Record set:
┌────────

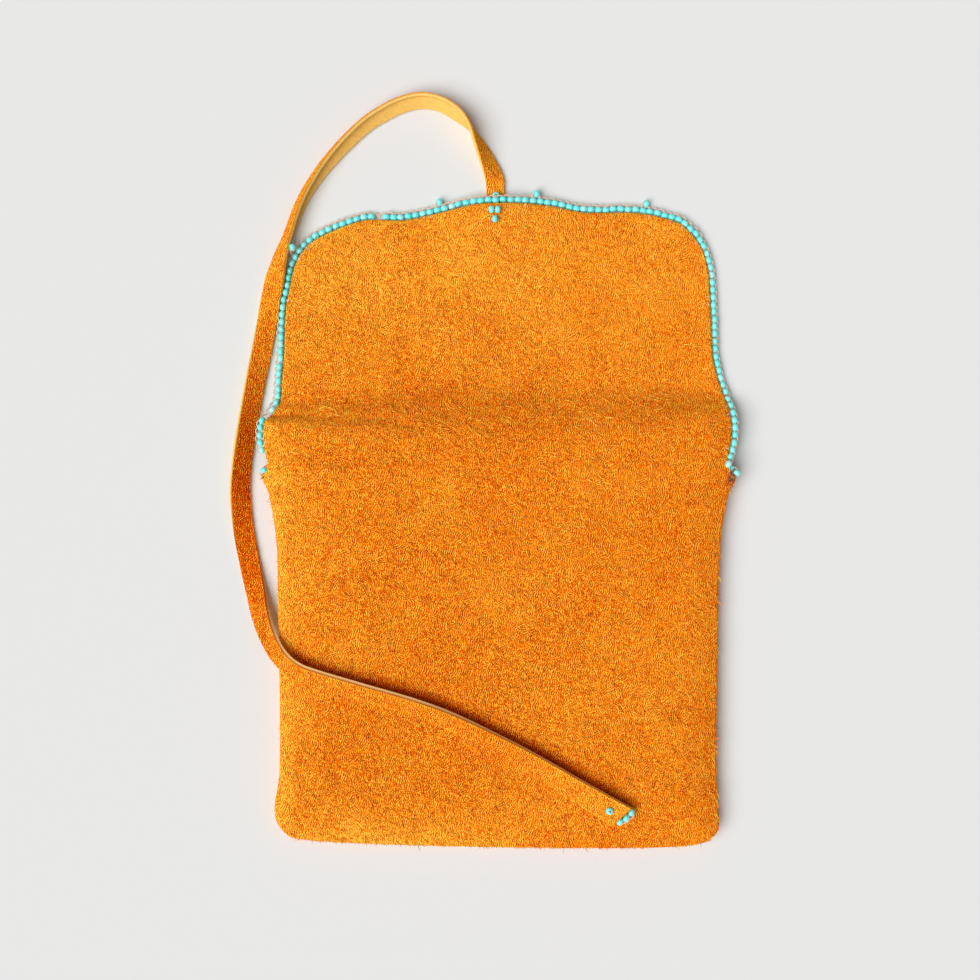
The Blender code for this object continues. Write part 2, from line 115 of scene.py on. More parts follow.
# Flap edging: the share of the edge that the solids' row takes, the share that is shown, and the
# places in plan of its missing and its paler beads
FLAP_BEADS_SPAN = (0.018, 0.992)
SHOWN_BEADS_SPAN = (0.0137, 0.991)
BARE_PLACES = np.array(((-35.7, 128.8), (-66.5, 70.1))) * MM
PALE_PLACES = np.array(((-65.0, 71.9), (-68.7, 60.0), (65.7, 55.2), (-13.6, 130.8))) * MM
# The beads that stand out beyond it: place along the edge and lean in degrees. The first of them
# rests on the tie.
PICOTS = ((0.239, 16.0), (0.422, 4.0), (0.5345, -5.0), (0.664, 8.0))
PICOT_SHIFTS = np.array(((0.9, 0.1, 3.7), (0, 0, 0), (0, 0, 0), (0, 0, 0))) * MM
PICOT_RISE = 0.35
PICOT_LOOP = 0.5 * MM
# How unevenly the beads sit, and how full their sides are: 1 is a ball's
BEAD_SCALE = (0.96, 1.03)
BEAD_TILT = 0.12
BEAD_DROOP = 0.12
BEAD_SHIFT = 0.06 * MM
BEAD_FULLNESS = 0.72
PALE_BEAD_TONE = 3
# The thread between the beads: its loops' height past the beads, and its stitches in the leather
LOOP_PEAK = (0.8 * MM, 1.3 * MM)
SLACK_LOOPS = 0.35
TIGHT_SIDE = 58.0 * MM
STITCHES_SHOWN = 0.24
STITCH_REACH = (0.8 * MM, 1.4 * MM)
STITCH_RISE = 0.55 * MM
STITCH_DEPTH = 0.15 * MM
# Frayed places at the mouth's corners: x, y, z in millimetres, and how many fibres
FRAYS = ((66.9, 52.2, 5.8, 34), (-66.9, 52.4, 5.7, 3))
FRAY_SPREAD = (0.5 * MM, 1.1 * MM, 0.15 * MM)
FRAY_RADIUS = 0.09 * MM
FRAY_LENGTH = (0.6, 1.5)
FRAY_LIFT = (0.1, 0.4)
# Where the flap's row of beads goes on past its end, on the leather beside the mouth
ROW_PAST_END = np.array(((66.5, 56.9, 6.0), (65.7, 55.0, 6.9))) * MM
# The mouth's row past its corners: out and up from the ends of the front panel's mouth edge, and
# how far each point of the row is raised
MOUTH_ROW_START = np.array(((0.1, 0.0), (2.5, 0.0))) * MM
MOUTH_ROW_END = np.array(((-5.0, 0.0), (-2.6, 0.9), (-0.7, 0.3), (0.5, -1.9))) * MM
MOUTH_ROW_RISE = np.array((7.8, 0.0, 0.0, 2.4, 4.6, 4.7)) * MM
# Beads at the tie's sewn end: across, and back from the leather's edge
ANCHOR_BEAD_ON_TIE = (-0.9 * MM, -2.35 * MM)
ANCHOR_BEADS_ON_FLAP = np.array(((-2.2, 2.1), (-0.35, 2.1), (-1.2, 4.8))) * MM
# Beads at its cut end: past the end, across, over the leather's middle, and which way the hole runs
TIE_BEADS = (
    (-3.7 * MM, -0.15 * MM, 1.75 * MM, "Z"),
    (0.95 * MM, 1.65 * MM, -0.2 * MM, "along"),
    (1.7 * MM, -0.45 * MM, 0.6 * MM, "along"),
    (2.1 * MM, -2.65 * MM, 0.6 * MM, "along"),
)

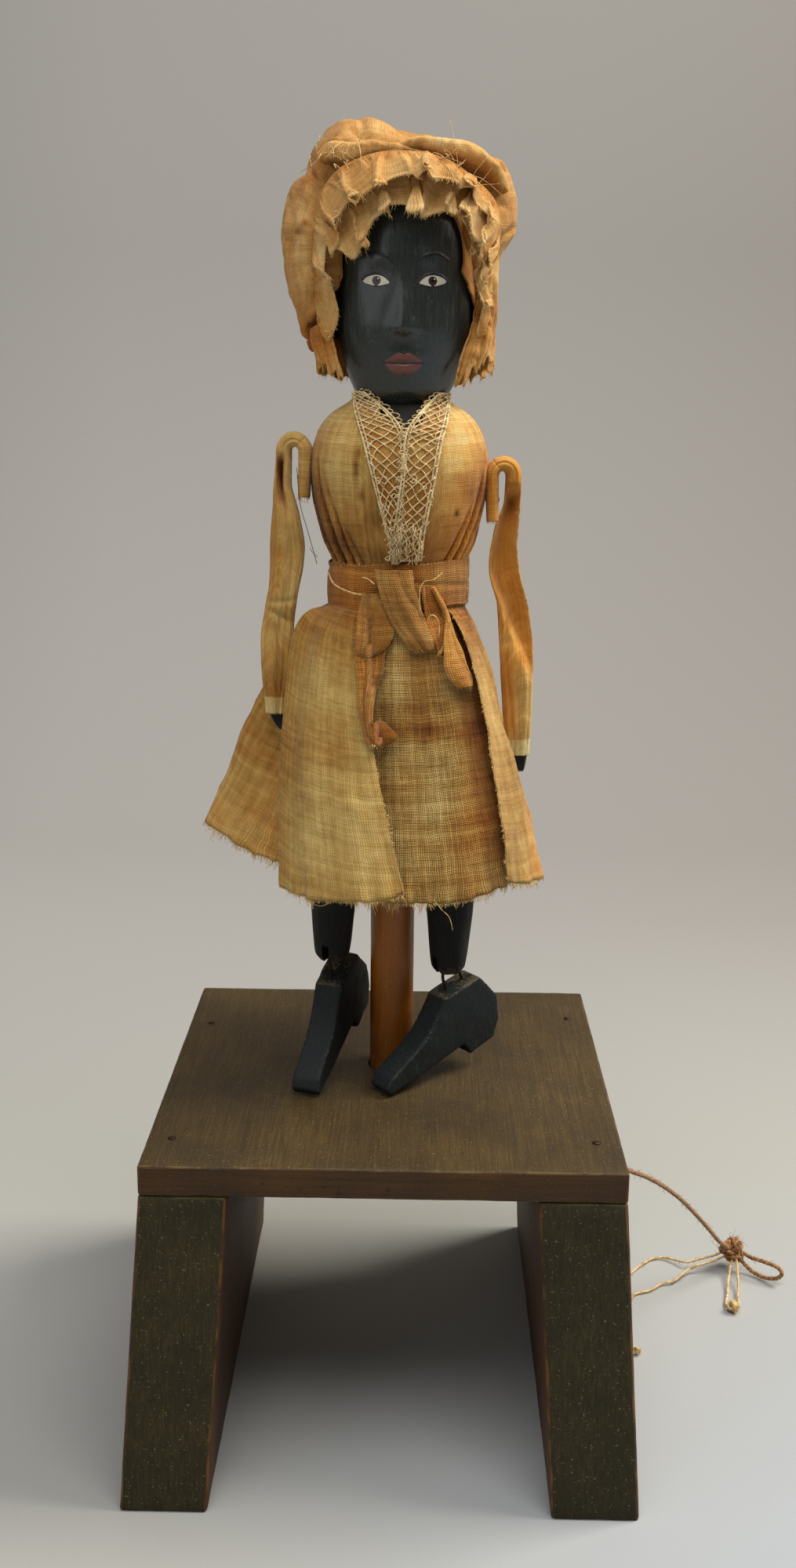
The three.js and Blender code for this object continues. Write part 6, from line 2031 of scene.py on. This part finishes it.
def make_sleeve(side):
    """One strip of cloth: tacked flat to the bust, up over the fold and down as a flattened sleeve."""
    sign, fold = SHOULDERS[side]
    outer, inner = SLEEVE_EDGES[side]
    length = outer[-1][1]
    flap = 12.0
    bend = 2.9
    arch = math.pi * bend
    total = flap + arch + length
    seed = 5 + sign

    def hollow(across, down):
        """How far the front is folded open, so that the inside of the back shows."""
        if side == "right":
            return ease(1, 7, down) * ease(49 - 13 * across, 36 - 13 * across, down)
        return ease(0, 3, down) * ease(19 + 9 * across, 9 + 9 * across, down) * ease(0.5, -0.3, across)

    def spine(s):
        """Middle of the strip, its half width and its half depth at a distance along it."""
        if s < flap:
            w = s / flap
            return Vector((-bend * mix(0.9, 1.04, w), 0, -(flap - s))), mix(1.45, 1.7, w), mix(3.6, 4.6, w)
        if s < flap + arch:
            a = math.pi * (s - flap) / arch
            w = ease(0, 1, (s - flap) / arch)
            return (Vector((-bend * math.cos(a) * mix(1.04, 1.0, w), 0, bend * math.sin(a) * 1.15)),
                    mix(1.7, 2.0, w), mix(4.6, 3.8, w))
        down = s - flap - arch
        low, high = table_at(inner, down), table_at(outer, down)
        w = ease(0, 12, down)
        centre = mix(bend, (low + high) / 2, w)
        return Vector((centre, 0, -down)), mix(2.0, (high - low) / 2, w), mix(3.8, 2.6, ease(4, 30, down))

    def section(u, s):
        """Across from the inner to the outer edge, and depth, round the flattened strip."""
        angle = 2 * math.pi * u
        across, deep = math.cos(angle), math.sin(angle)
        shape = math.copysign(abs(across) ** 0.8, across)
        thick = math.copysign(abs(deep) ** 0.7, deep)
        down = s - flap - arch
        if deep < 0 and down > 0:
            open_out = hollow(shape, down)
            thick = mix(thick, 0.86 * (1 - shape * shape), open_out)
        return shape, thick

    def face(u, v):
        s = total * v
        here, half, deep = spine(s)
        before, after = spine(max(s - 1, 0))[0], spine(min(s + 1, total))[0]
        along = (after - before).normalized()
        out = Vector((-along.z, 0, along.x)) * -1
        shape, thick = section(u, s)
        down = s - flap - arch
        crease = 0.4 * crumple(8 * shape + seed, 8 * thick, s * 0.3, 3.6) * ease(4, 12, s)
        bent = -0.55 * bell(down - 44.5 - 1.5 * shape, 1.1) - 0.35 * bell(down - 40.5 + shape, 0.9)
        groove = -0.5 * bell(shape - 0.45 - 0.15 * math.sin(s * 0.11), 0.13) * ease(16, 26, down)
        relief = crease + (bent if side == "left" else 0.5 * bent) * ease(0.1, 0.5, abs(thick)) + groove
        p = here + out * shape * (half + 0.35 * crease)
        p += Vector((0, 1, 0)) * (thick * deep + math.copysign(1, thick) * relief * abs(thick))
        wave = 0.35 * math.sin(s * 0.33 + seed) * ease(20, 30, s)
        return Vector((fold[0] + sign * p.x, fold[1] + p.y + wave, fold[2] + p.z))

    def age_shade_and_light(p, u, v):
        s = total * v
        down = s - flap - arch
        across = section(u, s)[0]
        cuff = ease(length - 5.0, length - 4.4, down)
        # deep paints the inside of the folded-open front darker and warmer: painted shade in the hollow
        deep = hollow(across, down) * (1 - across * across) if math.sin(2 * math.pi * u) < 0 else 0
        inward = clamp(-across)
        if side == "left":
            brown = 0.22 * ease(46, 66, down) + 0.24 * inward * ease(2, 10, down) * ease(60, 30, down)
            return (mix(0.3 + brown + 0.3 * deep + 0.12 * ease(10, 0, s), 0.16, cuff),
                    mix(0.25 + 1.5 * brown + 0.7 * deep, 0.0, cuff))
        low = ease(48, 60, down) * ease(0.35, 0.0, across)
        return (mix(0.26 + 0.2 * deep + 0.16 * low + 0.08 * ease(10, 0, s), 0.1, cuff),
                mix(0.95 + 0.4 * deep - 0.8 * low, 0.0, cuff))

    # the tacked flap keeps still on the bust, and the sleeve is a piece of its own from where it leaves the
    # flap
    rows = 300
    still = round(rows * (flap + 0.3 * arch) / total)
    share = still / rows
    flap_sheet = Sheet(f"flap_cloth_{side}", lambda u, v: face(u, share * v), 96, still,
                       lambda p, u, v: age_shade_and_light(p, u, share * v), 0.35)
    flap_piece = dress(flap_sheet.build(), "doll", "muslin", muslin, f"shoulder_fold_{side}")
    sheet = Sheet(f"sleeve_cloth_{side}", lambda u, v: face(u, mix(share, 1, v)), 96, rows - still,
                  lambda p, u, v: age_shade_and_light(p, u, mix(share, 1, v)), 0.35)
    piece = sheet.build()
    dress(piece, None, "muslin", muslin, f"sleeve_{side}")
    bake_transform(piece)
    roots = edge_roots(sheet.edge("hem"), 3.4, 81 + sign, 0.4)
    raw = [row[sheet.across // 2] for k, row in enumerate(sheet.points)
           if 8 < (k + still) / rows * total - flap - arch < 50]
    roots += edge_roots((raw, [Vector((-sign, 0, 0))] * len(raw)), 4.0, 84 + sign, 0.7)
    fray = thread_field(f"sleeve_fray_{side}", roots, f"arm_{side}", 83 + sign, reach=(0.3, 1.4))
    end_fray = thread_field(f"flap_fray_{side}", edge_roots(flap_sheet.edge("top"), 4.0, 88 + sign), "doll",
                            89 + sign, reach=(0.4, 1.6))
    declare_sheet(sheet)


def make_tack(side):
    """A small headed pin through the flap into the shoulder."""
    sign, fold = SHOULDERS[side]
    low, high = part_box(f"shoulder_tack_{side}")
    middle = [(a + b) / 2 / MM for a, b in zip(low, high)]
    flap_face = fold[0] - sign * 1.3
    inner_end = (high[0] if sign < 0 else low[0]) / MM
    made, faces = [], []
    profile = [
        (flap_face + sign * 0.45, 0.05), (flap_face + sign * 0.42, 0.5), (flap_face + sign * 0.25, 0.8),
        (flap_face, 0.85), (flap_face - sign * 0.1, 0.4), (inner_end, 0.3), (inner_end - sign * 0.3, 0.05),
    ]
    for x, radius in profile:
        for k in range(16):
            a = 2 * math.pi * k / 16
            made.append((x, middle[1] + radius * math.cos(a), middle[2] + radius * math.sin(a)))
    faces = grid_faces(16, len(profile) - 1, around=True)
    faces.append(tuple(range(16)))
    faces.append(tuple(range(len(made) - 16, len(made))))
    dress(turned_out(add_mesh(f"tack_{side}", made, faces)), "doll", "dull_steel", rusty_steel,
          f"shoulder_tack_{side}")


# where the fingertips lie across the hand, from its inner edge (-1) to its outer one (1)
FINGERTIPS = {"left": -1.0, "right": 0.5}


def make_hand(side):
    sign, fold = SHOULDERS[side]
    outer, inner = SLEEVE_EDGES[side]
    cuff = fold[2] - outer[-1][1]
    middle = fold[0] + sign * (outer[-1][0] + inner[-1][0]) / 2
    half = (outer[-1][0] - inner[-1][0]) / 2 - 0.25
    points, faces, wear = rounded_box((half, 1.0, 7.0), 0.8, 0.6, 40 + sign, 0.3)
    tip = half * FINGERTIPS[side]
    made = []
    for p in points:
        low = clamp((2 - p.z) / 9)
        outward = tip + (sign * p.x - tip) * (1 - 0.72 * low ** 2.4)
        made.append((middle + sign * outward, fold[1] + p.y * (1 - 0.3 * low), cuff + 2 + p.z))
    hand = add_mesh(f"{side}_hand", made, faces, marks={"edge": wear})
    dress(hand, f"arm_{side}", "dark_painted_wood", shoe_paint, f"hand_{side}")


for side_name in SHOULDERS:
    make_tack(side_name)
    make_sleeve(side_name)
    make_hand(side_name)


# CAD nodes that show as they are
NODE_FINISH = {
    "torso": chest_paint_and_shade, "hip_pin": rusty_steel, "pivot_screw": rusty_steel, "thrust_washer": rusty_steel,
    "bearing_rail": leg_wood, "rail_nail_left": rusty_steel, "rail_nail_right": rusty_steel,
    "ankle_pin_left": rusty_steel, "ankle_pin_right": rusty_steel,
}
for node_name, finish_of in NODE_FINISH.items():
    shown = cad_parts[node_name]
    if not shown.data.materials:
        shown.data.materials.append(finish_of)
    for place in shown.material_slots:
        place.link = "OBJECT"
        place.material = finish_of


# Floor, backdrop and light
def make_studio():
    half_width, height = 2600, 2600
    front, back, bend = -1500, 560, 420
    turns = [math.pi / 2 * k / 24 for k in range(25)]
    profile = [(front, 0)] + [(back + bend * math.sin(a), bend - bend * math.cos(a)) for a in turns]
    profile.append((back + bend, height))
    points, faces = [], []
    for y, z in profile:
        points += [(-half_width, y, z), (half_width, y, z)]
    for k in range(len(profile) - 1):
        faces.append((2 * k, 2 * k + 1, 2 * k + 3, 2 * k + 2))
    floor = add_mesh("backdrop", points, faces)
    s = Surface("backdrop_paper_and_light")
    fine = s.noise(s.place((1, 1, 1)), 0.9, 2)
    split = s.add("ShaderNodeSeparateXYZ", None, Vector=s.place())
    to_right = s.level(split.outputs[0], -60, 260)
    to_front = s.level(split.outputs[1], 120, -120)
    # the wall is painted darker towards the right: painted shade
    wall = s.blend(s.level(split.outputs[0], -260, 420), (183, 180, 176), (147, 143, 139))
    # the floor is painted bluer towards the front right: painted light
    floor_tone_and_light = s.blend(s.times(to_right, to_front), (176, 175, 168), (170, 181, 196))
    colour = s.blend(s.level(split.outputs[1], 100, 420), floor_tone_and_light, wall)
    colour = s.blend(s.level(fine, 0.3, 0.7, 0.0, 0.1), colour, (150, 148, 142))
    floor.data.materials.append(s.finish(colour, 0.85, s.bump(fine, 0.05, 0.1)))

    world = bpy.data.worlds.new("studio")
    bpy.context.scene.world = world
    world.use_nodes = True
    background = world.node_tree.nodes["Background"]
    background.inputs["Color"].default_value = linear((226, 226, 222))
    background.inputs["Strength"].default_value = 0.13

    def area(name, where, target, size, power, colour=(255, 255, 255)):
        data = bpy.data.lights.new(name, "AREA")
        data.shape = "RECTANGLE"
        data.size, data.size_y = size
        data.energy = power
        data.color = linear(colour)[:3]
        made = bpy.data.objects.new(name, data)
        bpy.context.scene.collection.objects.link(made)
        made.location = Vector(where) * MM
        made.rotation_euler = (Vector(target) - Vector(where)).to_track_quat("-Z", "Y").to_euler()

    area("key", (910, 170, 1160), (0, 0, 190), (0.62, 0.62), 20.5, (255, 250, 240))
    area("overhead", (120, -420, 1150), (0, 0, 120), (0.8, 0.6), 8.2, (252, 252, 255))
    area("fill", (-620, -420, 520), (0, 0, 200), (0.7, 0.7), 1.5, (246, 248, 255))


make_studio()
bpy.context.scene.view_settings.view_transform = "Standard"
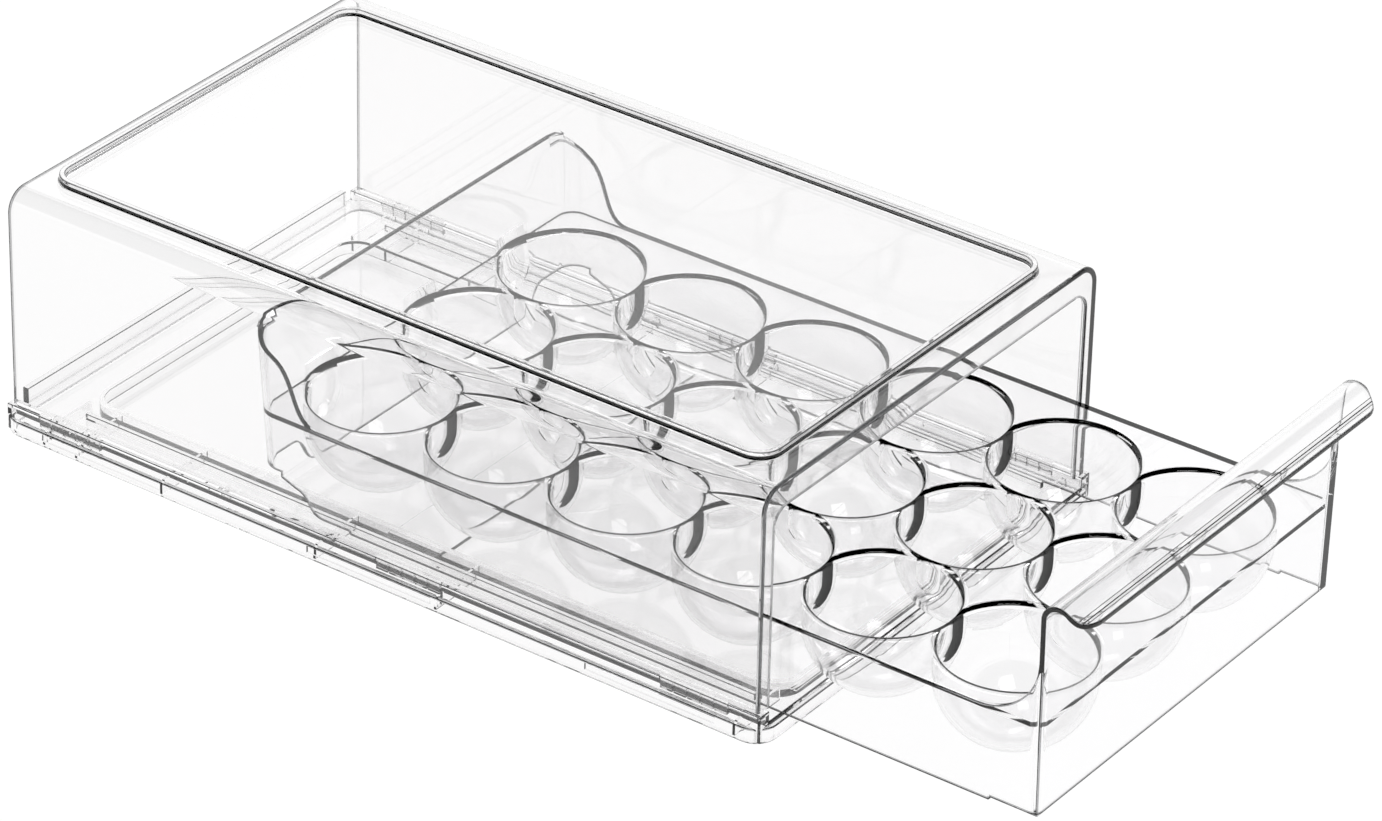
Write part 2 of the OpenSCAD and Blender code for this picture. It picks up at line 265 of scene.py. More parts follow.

└────────

In the material above, locate the line containing "The three.js and" and the line containing "return Vector((centre, 0, -down)), mix(2.0, (high". Transcribe exactly those two lines and every line between them, and nothing more.

Response below:
The three.js and Blender code for this object continues. Write part 6, from line 2031 of scene.py on. This part finishes it.
def make_sleeve(side):
    """One strip of cloth: tacked flat to the bust, up over the fold and down as a flattened sleeve."""
    sign, fold = SHOULDERS[side]
    outer, inner = SLEEVE_EDGES[side]
    length = outer[-1][1]
    flap = 12.0
    bend = 2.9
    arch = math.pi * bend
    total = flap + arch + length
    seed = 5 + sign

    def hollow(across, down):
        """How far the front is folded open, so that the inside of the back shows."""
        if side == "right":
            return ease(1, 7, down) * ease(49 - 13 * across, 36 - 13 * across, down)
        return ease(0, 3, down) * ease(19 + 9 * across, 9 + 9 * across, down) * ease(0.5, -0.3, across)

    def spine(s):
        """Middle of the strip, its half width and its half depth at a distance along it."""
        if s < flap:
            w = s / flap
            return Vector((-bend * mix(0.9, 1.04, w), 0, -(flap - s))), mix(1.45, 1.7, w), mix(3.6, 4.6, w)
        if s < flap + arch:
            a = math.pi * (s - flap) / arch
            w = ease(0, 1, (s - flap) / arch)
            return (Vector((-bend * math.cos(a) * mix(1.04, 1.0, w), 0, bend * math.sin(a) * 1.15)),
                    mix(1.7, 2.0, w), mix(4.6, 3.8, w))
        down = s - flap - arch
        low, high = table_at(inner, down), table_at(outer, down)
        w = ease(0, 12, down)
        centre = mix(bend, (low + high) / 2, w)
        return Vector((centre, 0, -down)), mix(2.0, (high - low) / 2, w), mix(3.8, 2.6, ease(4, 30, down))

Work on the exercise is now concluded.